One viewer demanded that the Academy Awards be banned from U.S. airwaves altogether, while another merely said that Smith and ABC, the network that aired the show, “should be held accountable.”

“I was so offended and triggered to see Will Smith violently assault Chris Rock on a live family program like the Oscars,” wrote a Florida viewer. “This whole episode has me so shaken and ruined the Oscars and the very deserving winners due to your allowing this malicious activity on public airwaves.”

The viewer went on to say of the FCC, “You go after Janet Jackson when Justin Timberlake ripped off her clothes and basically assaulted her on live TV as well. And she was the victim in that case.”

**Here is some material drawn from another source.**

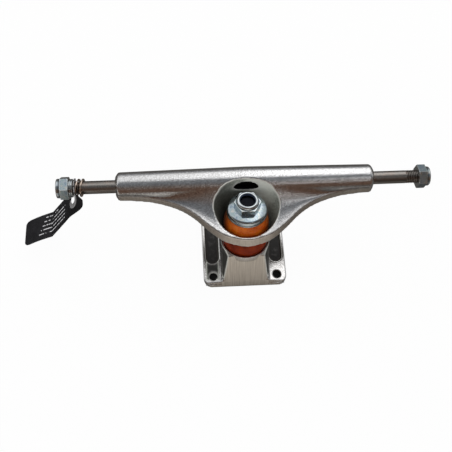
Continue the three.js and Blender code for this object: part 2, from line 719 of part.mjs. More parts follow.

This was a reference to the “nipplegate” affair at the 2004 Super Bowl halftime show that prompted the FCC to hit CBS and MTV with a $550,000 fine, which was eventually dismissed. That incident drew 540,000 FCC complaints; the number of Slap complaints was more on par with the last Super Bowl halftime show, which drew just 33. Though ABC attempted to censor the assault, the New York Post reports, “It’s unclear if the FCC will take action over the incident.”

Some complainants were less worried about fairness, and just want somebody to please think of the children.

“Will Smith physically assaulted Chris Rock onstage. This reprehensible act shocked my family and child, whom asked me innocently, ‘Why did he hit that man?’” one person wrote. “I hope Mr. Smith faces consequences for his actions as it demonstrates the wrong way to go about handling a disagreement.”

An Oscars viewer from Illinois added that, “witnessing a violent attack on live TV with my family is scary and dangerous.”

Look, I get it. I’ve never talked about this publicly, but I’m one of the millions of American children who were traumatized by Fox premiering Michael Jackson’s “Black and White” video immediately after The Simpsons on November 14, 1991. There I was, innocently watching Bart build a Soap Box Derby racer, when suddenly MJ started grabbing his crotch and vandalizing an abandoned vehicle. To this day I have nightmares about my car being viciously assaulted by a pop star who can inexplicably morph into a panther. My thoughts and prayers are with the FCC complaint filers at this difficult time.